A scenario contains all data recorded in the same measurement run. Global conditions like the weather and the amount of dynamic objects in the scene remain consistent among all sequences in the scenario.
A sequence corresponds to one ROS bag and includes a YAML file with metadata. The recording length of each sequence varies as well as the number of annotated frames in a sequence. Each sequence is categorized into one scenario and setup.

The directory tree of the GOOSE dataset could look at follows.

├── setups
    ├── mucar3
    ├── metadata.yml
    │   ├── scenario01
    │   │   ├── metadata.yml
    │   │   ├── sequence01
    │   │   │   ├── 2adccef9-e281-4a47-9ade-16e49efa4007.bag
    │   │   │   └── metadata.yml
    │   │   ├── sequence02
    │   │   │   ├── 3e1edb48-5f18-48e8-a86d-11351fdb9d0c.bag
    │   │   │   └── metadata.yml
    │   │   ├── sequence03
    │   │   │   ├── b142123d-9c9b-46ce-8c02-5cd407dc9712.bag
    │   │   │   └── metadata.yml
    │   ├── scenario02
    │   │   ├── metadata.yml
    │   │   ├── sequence03
    │   │   │   ├── 901b5784-8a23-42d7-8dcd-e0fc9c28bd53.bag
    │   │   │   └── metadata.yml

In addition, we provide ready-to-use-data for typical deep learning pipelines as described in the following sections.

2D Image Annotations

The directory tree for the image dataset is as follows:

├── goose_label_mapping.csv
├── images
│   ├── test
│   │   ├── 2022-07-07_campus
│   │   ├── ...
│   │   └── 2023-07-03_campus
│   ├── train
│   │   ├── 2022-07-22_touareg_flight
│   │   ├── ...
│   │   └── 2023-05-24_touareg_neubiberg_cloudy
│   └── val
│       ├── 2022-07-22_flight
│       ├── ...
│       └── 2023-05-17_neubiberg_sunny
└── labels
    ├── test
    │   ├── 2022-07-07_campus
    │   ├── ...
    │   └── 2023-07-03_campus
    ├── train
    │   ├── 2022-07-22_touareg_flight
    │   ├── ...
    │   └── 2023-05-24_touareg_neubiberg_cloudy
    └── val
        ├── 2022-07-22_flight
        ├── ...
        └── 2023-05-17_neubiberg_sunny

The images directory contains one image per scene:

<date>_<title>_<framenumber>_<timestamp>_windshield_vis.png (RGB input Image)

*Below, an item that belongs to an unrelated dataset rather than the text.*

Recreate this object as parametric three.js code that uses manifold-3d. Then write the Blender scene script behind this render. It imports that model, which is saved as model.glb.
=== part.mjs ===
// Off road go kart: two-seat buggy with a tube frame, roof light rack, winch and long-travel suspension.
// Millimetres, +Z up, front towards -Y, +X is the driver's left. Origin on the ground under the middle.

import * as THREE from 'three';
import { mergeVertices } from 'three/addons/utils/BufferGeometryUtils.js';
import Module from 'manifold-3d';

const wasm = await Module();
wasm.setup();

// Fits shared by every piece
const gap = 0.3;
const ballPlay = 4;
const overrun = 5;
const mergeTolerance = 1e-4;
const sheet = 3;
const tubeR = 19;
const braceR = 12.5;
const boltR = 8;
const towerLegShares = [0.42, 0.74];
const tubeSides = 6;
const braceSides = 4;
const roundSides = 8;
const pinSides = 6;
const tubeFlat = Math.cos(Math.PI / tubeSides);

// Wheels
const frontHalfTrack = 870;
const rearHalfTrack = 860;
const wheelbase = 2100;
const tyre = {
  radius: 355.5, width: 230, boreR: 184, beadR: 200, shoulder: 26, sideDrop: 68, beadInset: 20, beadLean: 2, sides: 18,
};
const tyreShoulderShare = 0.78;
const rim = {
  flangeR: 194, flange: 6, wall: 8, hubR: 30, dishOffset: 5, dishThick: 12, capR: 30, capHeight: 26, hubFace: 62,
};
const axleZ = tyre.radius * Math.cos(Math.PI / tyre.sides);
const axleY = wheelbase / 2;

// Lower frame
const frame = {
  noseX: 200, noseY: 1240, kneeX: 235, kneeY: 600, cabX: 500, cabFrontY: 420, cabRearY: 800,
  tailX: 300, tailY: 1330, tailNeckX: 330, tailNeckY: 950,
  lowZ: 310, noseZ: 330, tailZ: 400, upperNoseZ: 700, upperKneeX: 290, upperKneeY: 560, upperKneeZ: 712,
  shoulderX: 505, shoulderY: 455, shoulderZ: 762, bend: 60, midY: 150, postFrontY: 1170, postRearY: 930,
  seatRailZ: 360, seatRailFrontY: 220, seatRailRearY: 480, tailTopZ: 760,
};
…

In each of the folders in the labels directory, there are 3 files for each frame, named as follows:

<date>_<title>__<framenumber>_<timestamp>_color.png (RGB Image)
<date>_<title>__<framenumber>_<timestamp>_labelids.png (Class Labels)
<date>_<title>__<framenumber>_<timestamp>_instanceids.png (Instance Labels)

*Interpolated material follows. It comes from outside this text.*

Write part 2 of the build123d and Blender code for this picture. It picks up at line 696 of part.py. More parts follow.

See our experiment section for an example on how to read the data.

3D Point Cloud Annotations

The directory tree for the point cloud dataset is as follows:

├── goose_label_mapping.csv
├── velodyne
│   ├── test
│   │   ├── 2022-07-07_campus
│   │   ├── ...
│   │   └── 2023-07-03_campus
│   ├── train
│   │   ├── 2022-07-22_touareg_flight
│   │   ├── ...
│   │   └── 2023-05-24_touareg_neubiberg_cloudy
│   └── val
│       ├── 2022-07-22_flight
│       ├── ...
│       └── 2023-05-17_neubiberg_sunny
└── labels
    ├── test
    │   ├── 2022-07-07_campus
    │   ├── ...
    │   └── 2023-07-03_campus
    ├── train
    │   ├── 2022-07-22_touareg_flight
    │   ├── ...
    │   └── 2023-05-24_touareg_neubiberg_cloudy
    └── val
        ├── 2022-07-22_flight
        ├── ...
        └── 2023-05-17_neubiberg_sunny

The velodyne directory contains one point cloud per scene:

<date>_<title>__<framenumber>_<timestamp>_vls128.bin (one LiDAR revolution)

In each of the folders in the labels directory, there is one label file:

<date>_<title>__<framenumber>_<timestamp>_goose.label (semantic and instance annotations)

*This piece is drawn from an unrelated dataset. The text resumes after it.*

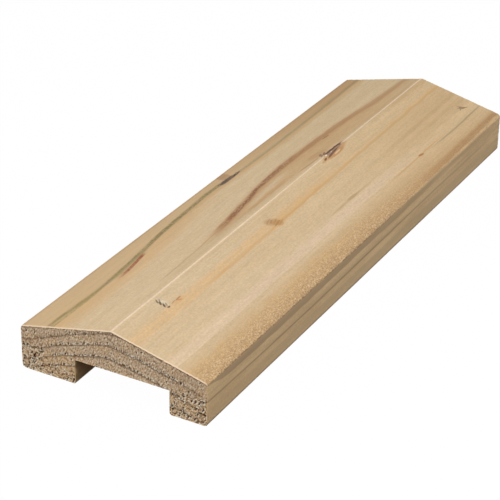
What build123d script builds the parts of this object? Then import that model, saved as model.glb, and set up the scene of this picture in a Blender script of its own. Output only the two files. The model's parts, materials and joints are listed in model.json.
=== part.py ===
"""Timber capping board for the top of a fence, as one planed piece of stock.

The board is a single prism. Its top falls from a central ridge to an eave along
each edge, so that rain runs off, and its underside is ploughed with one square
groove that drops over the head of the fence. The groove isn't central: the foot
on the left of it is the wider one. All sizes are in millimetres.

Frame: X across the board, Y along it, Z up. The origin is on the ground, in the
middle of the board's width and length, and both feet stand on Z = 0.
"""

from build123d import *
import os

# The stock
board_length = 300.0
board_width = 90.0
ridge_height = 31.0  # from the feet to the ridge, where the two slopes would meet
eave_height = 20.5  # the height of the two upright edges

# The groove that drops over the fence
groove_width = 45.0
groove_depth = 11.5
left_foot_width = 27.0  # the foot on the right takes what the groove leaves

# How far the planer and the sander ease each arris
ridge_easing = 2.0
eave_easing = 2.0
outer_foot_easing = 2.0
inner_foot_easing = 1.2
groove_corner_easing = 0.4
sawn_end_easing = 0.3

# Places across the section that more than one line of it needs
left_edge = -board_width / 2
right_edge = board_width / 2
groove_left = left_edge + left_foot_width
groove_right = groove_left + groove_width

# The section's corners, clockwise from the outer corner of the left foot
section_corners = {
    "left_foot_outer": (left_edge, 0),
    "left_eave": (left_edge, eave_height),
    "ridge": (0, ridge_height),
    "right_eave": (right_edge, eave_height),
    "right_foot_outer": (right_edge, 0),
    "right_foot_inner": (groove_right, 0),
    "groove_right_corner": (groove_right, groove_depth),
    "groove_left_corner": (groove_left, groove_depth),
    "left_foot_inner": (groove_left, 0),
}
corner_easings = {
    "left_foot_outer": outer_foot_easing,
    "left_eave": eave_easing,
    "ridge": ridge_easing,
    "right_eave": eave_easing,
    "right_foot_outer": outer_foot_easing,
    "right_foot_inner": inner_foot_easing,
    "groove_right_corner": groove_corner_easing,
    "groove_left_corner": groove_corner_easing,
    "left_foot_inner": inner_foot_easing,
}

with BuildPart() as capping_board:
    # The planed section, drawn square to the board's length
    with BuildSketch(Plane.XZ):
        with BuildLine():
            Polyline(*section_corners.values(), close=True)
        make_face()
        for corner_name, easing in corner_easings.items():
            corner = Vector(*section_corners[corner_name])
            fillet(vertices().sort_by_distance(corner)[0], radius=easing)
    # The board is sawn square to length, the same distance each side of the origin
    extrude(amount=board_length / 2, both=True)
    # Sandpaper takes the sharpness off the sawn ends
    sawn_ends = faces().filter_by(Axis.Y)
    chamfer(sawn_ends.edges(), length=sawn_end_easing)

capping_board.part.label = "capping_board"

os.makedirs("parts", exist_ok=True)
export_step(capping_board.part, "parts/capping_board.step")
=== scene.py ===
"""Looks of a planed timber capping board.

The board is one closed mesh. Its long faces are the section's outline carried along
the length, and its two sawn ends are patches stretched across that outline. Both
have real relief: raised grain, torn fibres, knots, cutter ripples, saw marks and the
cut pores of the end grain. The figure of the wood is painted by procedural materials
at named places. Places and sizes are in millimetres: along the board from the near
end, across it from the left edge, and up from the undersides of the feet.
"""

import json
import math

import bpy
import numpy as np
from mathutils import Matrix, Vector


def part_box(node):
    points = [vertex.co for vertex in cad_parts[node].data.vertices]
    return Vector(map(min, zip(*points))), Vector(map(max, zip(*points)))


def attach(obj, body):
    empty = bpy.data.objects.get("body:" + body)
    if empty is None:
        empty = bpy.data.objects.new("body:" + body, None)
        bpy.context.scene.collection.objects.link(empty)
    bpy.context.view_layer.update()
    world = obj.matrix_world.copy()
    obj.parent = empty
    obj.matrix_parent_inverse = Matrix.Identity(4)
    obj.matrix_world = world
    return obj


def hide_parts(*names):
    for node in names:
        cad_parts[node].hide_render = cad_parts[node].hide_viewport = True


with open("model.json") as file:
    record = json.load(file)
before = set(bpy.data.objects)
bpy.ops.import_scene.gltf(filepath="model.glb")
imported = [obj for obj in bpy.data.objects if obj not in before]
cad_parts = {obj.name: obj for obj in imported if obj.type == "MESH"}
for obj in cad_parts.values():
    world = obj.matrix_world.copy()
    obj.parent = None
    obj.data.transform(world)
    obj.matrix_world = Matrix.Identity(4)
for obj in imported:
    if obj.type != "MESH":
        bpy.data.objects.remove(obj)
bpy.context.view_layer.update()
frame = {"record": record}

MM = 0.001  # metres in a millimetre

# The board's sizes, from the frame
board_low, board_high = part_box("capping_board")
mounts = {mount["name"]: mount["pos_m"] for mount in frame["record"]["mounts"]}
WIDTH = (board_high.x - board_low.x) / MM
LENGTH = (board_high.y - board_low.y) / MM
GROOVE_DEPTH = mounts["groove_seat"][2] / MM
LEFT_FOOT = 2 * (mounts["wide_foot"][0] / MM + WIDTH / 2)
RIGHT_FOOT = 2 * (WIDTH / 2 - mounts["narrow_foot"][0] / MM)

# The sizes that the frame doesn't give
RIDGE_HEIGHT = 31.0  # where the two slopes would meet
EAVE_HEIGHT = 20.5
RIDGE_EASING = 2.0
EAVE_EASING = 2.0
OUTER_FOOT_EASING = 2.0
INNER_FOOT_EASING = 1.2
GROOVE_EASING = 0.4
END_EASING = 0.3

GROOVE_LEFT = LEFT_FOOT
GROOVE_RIGHT = WIDTH - RIGHT_FOOT
ROOF_RISE = (RIDGE_HEIGHT - EAVE_HEIGHT) / (WIDTH / 2)  # up for each millimetre across

# The section's corners, clockwise: across, up, and how far each arris is eased
CORNERS = {
    "left_foot_outer": (0, 0, OUTER_FOOT_EASING),
    "left_eave": (0, EAVE_HEIGHT, EAVE_EASING),
    "ridge": (WIDTH / 2, RIDGE_HEIGHT, RIDGE_EASING),
    "right_eave": (WIDTH, EAVE_HEIGHT, EAVE_EASING),
    "right_foot_outer": (WIDTH, 0, OUTER_FOOT_EASING),
    "right_foot_inner": (GROOVE_RIGHT, 0, INNER_FOOT_EASING),
    "groove_right": (GROOVE_RIGHT, GROOVE_DEPTH, GROOVE_EASING),
    "groove_left": (GROOVE_LEFT, GROOVE_DEPTH, GROOVE_EASING),
    "left_foot_inner": (GROOVE_LEFT, 0, INNER_FOOT_EASING),
}

# Dark growth rings of the section, each as points across and up
GROWTH_RINGS = {
    "ring_under_the_roof": (
        (0, 14.5), (4, 14.8), (8, 16.4), (14, 18.9), (20, 21.3), (30, 25.2), (36, 27.0), (43, 29.1),
        (49, 29.4), (56, 28.2), (72, 24.4), (90, 20.1)),
    "upper_ring": (
        (0, 11.4), (9, 12.2), (12, 13.2), (18, 16.0), (24, 18.0), (30, 20.0), (37, 22.2), (43, 23.5),
        (50, 22.6), (60, 20.8), (68, 18.6), (76, 17.0), (90, 12.4)),
    "lower_ring": (
        (0, 4.6), (8, 6.8), (15, 9.9), (22, 12.6), (28, 13.9), (34, 15.7), (43, 17.4), (50, 16.4),
        (58, 14.9), (66, 12.9), (78, 9.2), (90, 6.0)),
    "foot_ring": (
        (0, 0.6), (8, 3.2), (15, 5.6), (21, 7.4), (26, 8.6), (36, 10.9), (48, 11.0), (60, 8.6),
        (74, 4.6), (90, 1.0)),
}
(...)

The 3D point cloud dataset uses the SemanticKITTI format. The point cloud data can be accessed using the following numpy snippet:

import numpy as np

# reading a .bin file
scan = np.fromfile(filename, dtype=np.float32)
scan = scan.reshape((-1, 4))

# put in attribute
points = scan[:, 0:3]    # get xyz
remissions = scan[:, 3]  # get remission

The data of the .label files can be read in Python using the following numpy code:

import numpy as np

# reading a .label file
label = np.fromfile(filename, dtype=np.uint32)
label = label.reshape((-1))

# extract the semantic and instance label IDs
sem_label = label & 0xFFFF  # semantic label in lower half
inst_label = label >> 16    # instance id in upper half